Work to be completed.
Return only this: the line with "Model this object" and all the lines that follow it below, through the final one, exactly as they are.

Data for this exercise.
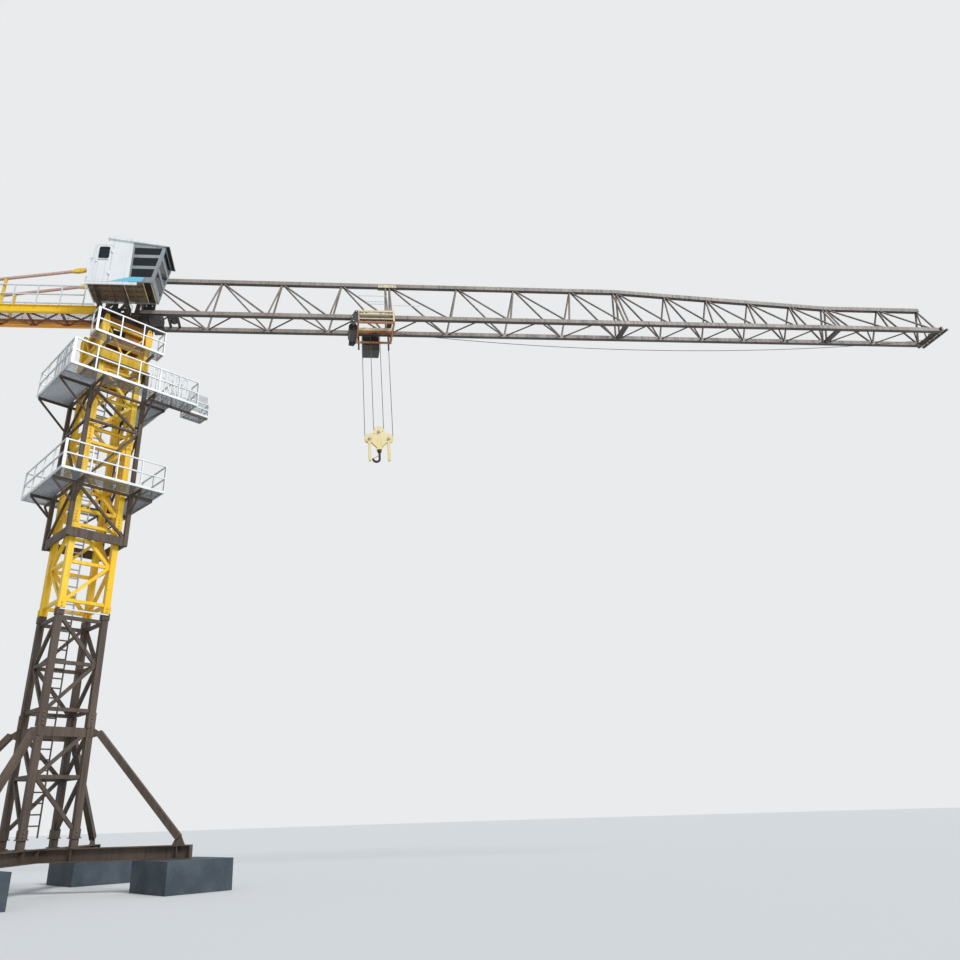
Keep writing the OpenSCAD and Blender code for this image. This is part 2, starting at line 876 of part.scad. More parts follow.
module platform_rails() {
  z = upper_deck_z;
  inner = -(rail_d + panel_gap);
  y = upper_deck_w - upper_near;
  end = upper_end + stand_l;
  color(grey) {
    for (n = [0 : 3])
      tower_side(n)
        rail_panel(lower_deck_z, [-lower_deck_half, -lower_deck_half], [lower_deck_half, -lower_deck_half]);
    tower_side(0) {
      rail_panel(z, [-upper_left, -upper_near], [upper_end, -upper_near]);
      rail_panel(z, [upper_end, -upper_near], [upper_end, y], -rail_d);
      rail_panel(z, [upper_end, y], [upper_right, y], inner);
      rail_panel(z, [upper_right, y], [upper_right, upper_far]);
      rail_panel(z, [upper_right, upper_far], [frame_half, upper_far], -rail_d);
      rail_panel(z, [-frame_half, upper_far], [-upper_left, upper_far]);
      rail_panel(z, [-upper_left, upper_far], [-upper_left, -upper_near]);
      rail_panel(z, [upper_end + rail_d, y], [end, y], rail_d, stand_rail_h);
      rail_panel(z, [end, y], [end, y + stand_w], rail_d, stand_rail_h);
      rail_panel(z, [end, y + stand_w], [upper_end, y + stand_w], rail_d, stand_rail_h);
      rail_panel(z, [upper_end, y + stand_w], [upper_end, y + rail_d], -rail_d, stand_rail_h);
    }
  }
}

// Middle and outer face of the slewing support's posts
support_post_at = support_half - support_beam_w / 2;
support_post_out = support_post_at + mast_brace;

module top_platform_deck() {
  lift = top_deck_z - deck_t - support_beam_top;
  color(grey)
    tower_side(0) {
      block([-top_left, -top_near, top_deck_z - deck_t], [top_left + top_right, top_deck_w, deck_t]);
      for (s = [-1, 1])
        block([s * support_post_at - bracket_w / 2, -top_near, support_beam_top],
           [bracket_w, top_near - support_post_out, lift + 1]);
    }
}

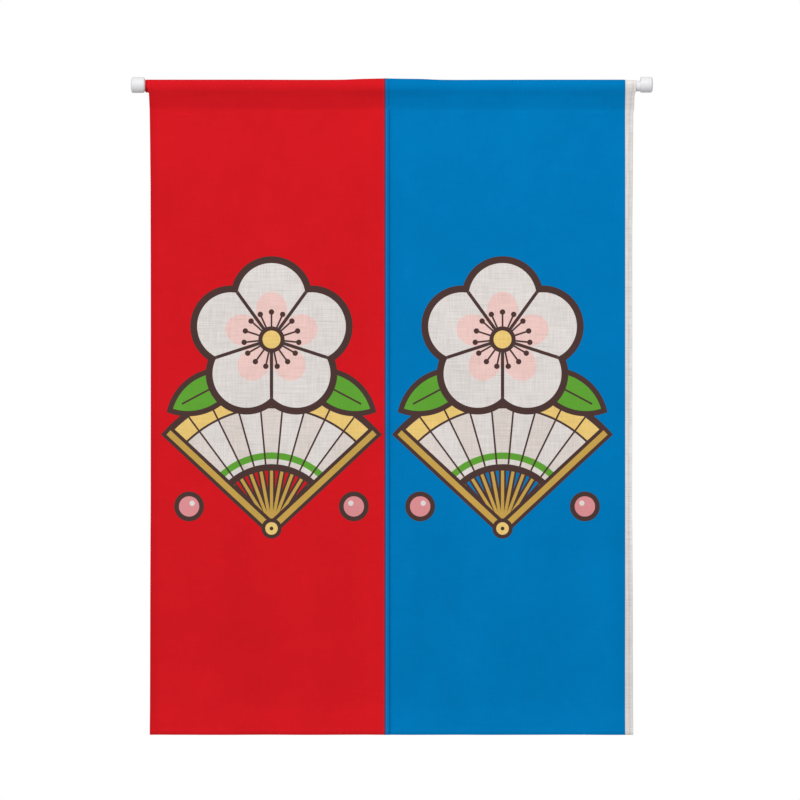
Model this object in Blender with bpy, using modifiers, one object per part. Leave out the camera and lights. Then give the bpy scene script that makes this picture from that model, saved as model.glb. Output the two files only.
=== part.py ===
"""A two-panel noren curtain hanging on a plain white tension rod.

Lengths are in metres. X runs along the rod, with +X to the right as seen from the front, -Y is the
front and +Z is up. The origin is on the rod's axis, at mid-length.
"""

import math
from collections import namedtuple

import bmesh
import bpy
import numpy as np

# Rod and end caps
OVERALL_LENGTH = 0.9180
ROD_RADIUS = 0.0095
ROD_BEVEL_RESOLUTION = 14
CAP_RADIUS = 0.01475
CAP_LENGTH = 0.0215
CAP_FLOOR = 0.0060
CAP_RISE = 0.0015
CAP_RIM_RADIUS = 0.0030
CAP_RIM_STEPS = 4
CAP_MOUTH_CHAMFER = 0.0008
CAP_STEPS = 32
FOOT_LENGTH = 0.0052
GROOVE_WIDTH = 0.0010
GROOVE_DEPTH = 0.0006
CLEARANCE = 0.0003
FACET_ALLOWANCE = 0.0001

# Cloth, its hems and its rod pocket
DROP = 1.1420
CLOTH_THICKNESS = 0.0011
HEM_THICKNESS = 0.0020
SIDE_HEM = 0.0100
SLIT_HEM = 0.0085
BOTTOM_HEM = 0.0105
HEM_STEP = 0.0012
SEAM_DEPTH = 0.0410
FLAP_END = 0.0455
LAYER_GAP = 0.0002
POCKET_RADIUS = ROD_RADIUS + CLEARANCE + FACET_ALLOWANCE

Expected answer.
Model this object in Blender with bpy, using modifiers, one object per part. Leave out the camera and lights. Then give the bpy scene script that makes this picture from that model, saved as model.glb. Output the two files only.
=== part.py ===
"""A two-panel noren curtain hanging on a plain white tension rod.

Lengths are in metres. X runs along the rod, with +X to the right as seen from the front, -Y is the
front and +Z is up. The origin is on the rod's axis, at mid-length.
"""

import math
from collections import namedtuple

import bmesh
import bpy
import numpy as np

# Rod and end caps
OVERALL_LENGTH = 0.9180
ROD_RADIUS = 0.0095
ROD_BEVEL_RESOLUTION = 14
CAP_RADIUS = 0.01475
CAP_LENGTH = 0.0215
CAP_FLOOR = 0.0060
CAP_RISE = 0.0015
CAP_RIM_RADIUS = 0.0030
CAP_RIM_STEPS = 4
CAP_MOUTH_CHAMFER = 0.0008
CAP_STEPS = 32
FOOT_LENGTH = 0.0052
GROOVE_WIDTH = 0.0010
GROOVE_DEPTH = 0.0006
CLEARANCE = 0.0003
FACET_ALLOWANCE = 0.0001

# Cloth, its hems and its rod pocket
DROP = 1.1420
CLOTH_THICKNESS = 0.0011
HEM_THICKNESS = 0.0020
SIDE_HEM = 0.0100
SLIT_HEM = 0.0085
BOTTOM_HEM = 0.0105
HEM_STEP = 0.0012
SEAM_DEPTH = 0.0410
FLAP_END = 0.0455
LAYER_GAP = 0.0002
POCKET_RADIUS = ROD_RADIUS + CLEARANCE + FACET_ALLOWANCE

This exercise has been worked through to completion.